THE long-awaited details of the first stage of the $43 billion national broadband network will be revealed in Tasmania today.
Prime Minister Kevin Rudd and Communications Minister Stephen Conroy will use the platform of the state Labor Party conference to unveil the model for the crucial Tasmanian stage.
The importance of the Tasmanian portion of the network stems from its status as a test-case for the national broadband network (NBN), which the Government says will deliver high-speed broadband via fibre directly to the homes of 90 per cent of Australia's population.
Tasmania was chosen to spearhead the building of the network for a number of reasons, including its compact size, the presence of a small, experimental existing fibre-to-the-home network, and the fact that its Government had already submitted a bid to build the Tasmanian component of the more basic network the Federal Government later shelved in favour of the NBN.
It is believed Mr Rudd and Senator Conroy will reveal, among other things, which parts of Tasmania the network will reach and who will sit on the board of the Tasmanian subsidiary of the company that will administer the national roll-out. It is also believed they will announce the building of a data centre as part of the project.
Senator Conroy, the Tasmanian Government and the state-owned power company Aurora have been working feverishly to draw up a plan for the roll-out, which Senator Conroy said earlier this year would begin this month.

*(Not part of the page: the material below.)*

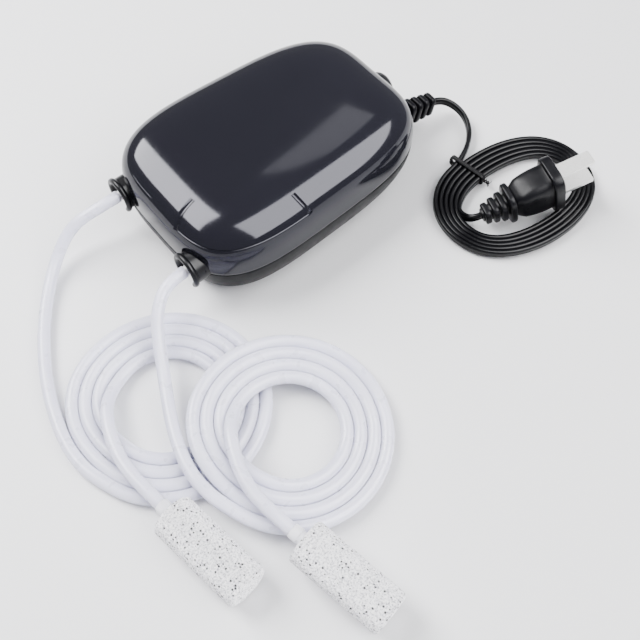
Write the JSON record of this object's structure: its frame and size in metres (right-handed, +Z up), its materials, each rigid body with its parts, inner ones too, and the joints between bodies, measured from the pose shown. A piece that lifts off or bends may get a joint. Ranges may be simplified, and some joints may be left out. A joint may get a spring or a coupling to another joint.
{
  "type": "aquarium air pump",
  "caption": "Diaphragm air pump for an aquarium: rounded casing, flow knob, coiled airlines ending in air stones, and a coiled mains lead with a blade plug",
  "frame": {"origin": "on the table, under the middle of the pump between outlet tips and knob face", "axes": "+X towards the cord end, +Y across the pump, +Z up"},
  "size_m": [0.2507, 0.2129, 0.0407],
  "materials": {
    "casing_plastic": "semi-matte slate-black moulded ABS",
    "base_plastic": "matte black moulded ABS",
    "foot_rubber": "matte black rubber",
    "steel_screw": "zinc-plated steel",
    "filter_foam": "open-cell grey foam",
    "collar_plastic": "satin black moulded plastic",
    "nozzle_plastic": "off-white moulded plastic",
    "frame_plastic": "natural moulded nylon",
    "lamination_steel": "stacked silicon-steel laminations",
    "bobbin_plastic": "natural moulded bobbin",
    "copper_winding": "enamelled copper wire",
    "magnet_ferrite": "sintered ferrite",
    "diaphragm_rubber": "moulded black rubber",
    "head_plastic": "natural moulded acetal",
    "flap_rubber": "thin red-brown rubber",
    "board_laminate": "green circuit laminate",
    "pot_metal": "formed metal can",
    "knob_plastic": "soft-touch black plastic",
    "wire_insulation": "thin coloured insulation",
    "boot_rubber": "semi-matte black soft PVC",
    "cord_pvc": "glossy black flexible PVC",
    "tie_plastic": "thin black twist tie",
    "blade_metal": "nickel-plated brass",
    "silicone_tube": "milky translucent silicone",
    "stone_mineral": "porous bonded mineral, speckled grey-white",
    "nipple_plastic": "pale beige moulded plastic"
  },
  "bodies": {
    "housing": {"top_shell": "casing_plastic", "base_tray": "base_plastic", "rubber_feet": "foot_rubber", "casing_screws": "steel_screw", "filter_cover": "base_plastic", "filter_pad": "filter_foam", "outlet_collar_1": "collar_plastic", "outlet_collar_2": "collar_plastic", "outlet_nozzle_1": "nozzle_plastic", "outlet_nozzle_2": "nozzle_plastic", "outlet_hoses": "silicone_tube", "pump_frame": "frame_plastic", "frame_isolators": "foot_rubber", "pivot_pins": "steel_screw", "diaphragm_1": "diaphragm_rubber", "diaphragm_2": "diaphragm_rubber", "clamp_rings": "head_plastic", "head_body_1": "head_plastic", "head_body_2": "head_plastic", "valve_gaskets": "diaphragm_rubber", "valve_cover_1": "head_plastic", "valve_cover_2": "head_plastic", "head_screws": "steel_screw", "e_core": "lamination_steel", "core_screws": "steel_screw", "coil_bobbin": "bobbin_plastic", "coil_winding": "copper_winding", "circuit_board": "board_laminate", "flow_dial": "pot_metal", "internal_wires": "wire_insulation", "cord_strain_relief": "boot_rubber", "power_cord_lead": "cord_pvc", "power_cord_coil": "cord_pvc", "power_cord_end": "cord_pvc", "cord_tie": "tie_plastic", "plug_body": "boot_rubber", "plug_blades": "blade_metal", "airline_lead_1": "silicone_tube", "airline_lead_2": "silicone_tube", "airline_coil_1": "silicone_tube", "airline_coil_2": "silicone_tube", "airline_tail_1": "silicone_tube", "airline_tail_2": "silicone_tube", "air_stone_1": "stone_mineral", "air_stone_2": "stone_mineral", "stone_nipples": "nipple_plastic"},
    "rocker_1": {"rocker_arm_1": "frame_plastic", "arm_magnet_1": "magnet_ferrite", "diaphragm_washer_1": "steel_screw", "diaphragm_screw_1": "steel_screw"},
    "rocker_2": {"rocker_arm_2": "frame_plastic", "arm_magnet_2": "magnet_ferrite", "diaphragm_washer_2": "steel_screw", "diaphragm_screw_2": "steel_screw"},
    "knob": {"control_knob": "knob_plastic", "dial_shaft": "pot_metal"},
    "exhaust_valve_1": {"exhaust_flap_1": "flap_rubber"},
    "exhaust_valve_2": {"exhaust_flap_2": "flap_rubber"},
    "intake_valve_1": {"intake_flap_1": "flap_rubber"},
    "intake_valve_2": {"intake_flap_2": "flap_rubber"}
  },
  "joints": [
    {"name": "rocker_1_swing", "type": "hinge", "parent": "housing", "child": "rocker_1", "pos_m": [-0.0385, 0.009, 0.021], "axis": [0, 0, 1], "range_deg": [-2, 2], "stiffness_Nm_per_rad": 0.05, "deforming": ["diaphragm_1"]},
    {"name": "rocker_2_swing", "type": "hinge", "parent": "housing", "child": "rocker_2", "pos_m": [-0.0385, -0.009, 0.021], "axis": [0, 0, 1], "range_deg": [-2, 2], "stiffness_Nm_per_rad": 0.05, "deforming": ["diaphragm_2"]},
    {"name": "flow_knob_turn", "type": "hinge", "parent": "housing", "child": "knob", "pos_m": [0.06, 0.004, 0.0155], "axis": [1, 0, 0], "range_deg": [0, 270]},
    {"name": "exhaust_valve_1_lift", "type": "hinge", "parent": "housing", "child": "exhaust_valve_1", "pos_m": [-0.0238, 0.0233, 0.0179], "axis": [-1, 0, 0], "range_deg": [0, 12], "stiffness_Nm_per_rad": 0.00005},
    {"name": "exhaust_valve_2_lift", "type": "hinge", "parent": "housing", "child": "exhaust_valve_2", "pos_m": [-0.0238, -0.0233, 0.0179], "axis": [1, 0, 0], "range_deg": [0, 12], "stiffness_Nm_per_rad": 0.00005},
    {"name": "intake_valve_1_lift", "type": "hinge", "parent": "housing", "child": "intake_valve_1", "pos_m": [-0.0142, 0.0202, 0.0179], "axis": [1, 0, 0], "range_deg": [0, 12], "stiffness_Nm_per_rad": 0.00005},
    {"name": "intake_valve_2_lift", "type": "hinge", "parent": "housing", "child": "intake_valve_2", "pos_m": [-0.0142, -0.0202, 0.0179], "axis": [-1, 0, 0], "range_deg": [0, 12], "stiffness_Nm_per_rad": 0.00005}
  ],
  "couplings": [
    {"joint": "rocker_2_swing", "follows": "rocker_1_swing", "ratio": -1}
  ]
}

Aurora will build and maintain the network in Tasmania, and it is believed the delay in announcing details of the network stemmed partly from haggling over valuation of Aurora's assets and its insistence that it choose the chairman of the Tasmanian NBN Co's board.
Senator Conroy said earlier this month that the roll-out would "begin shortly" in the island state, and that the NBN would come on-line in Tasmania in the second quarter of next year. With Tasmanian and federal elections due next year, both Governments are likely to push for a concrete demonstration of the network's viability to take to the voters.
Senator Conroy has also said he intends naming members of the board of the national NBN company by the end of this month, and also the lead adviser for the implementation study on which the national network will be based.
It was also revealed yesterday the Federal Government would pay Minter Ellison Lawyers $660,000 for six months' work on the Tasmanian roll-out.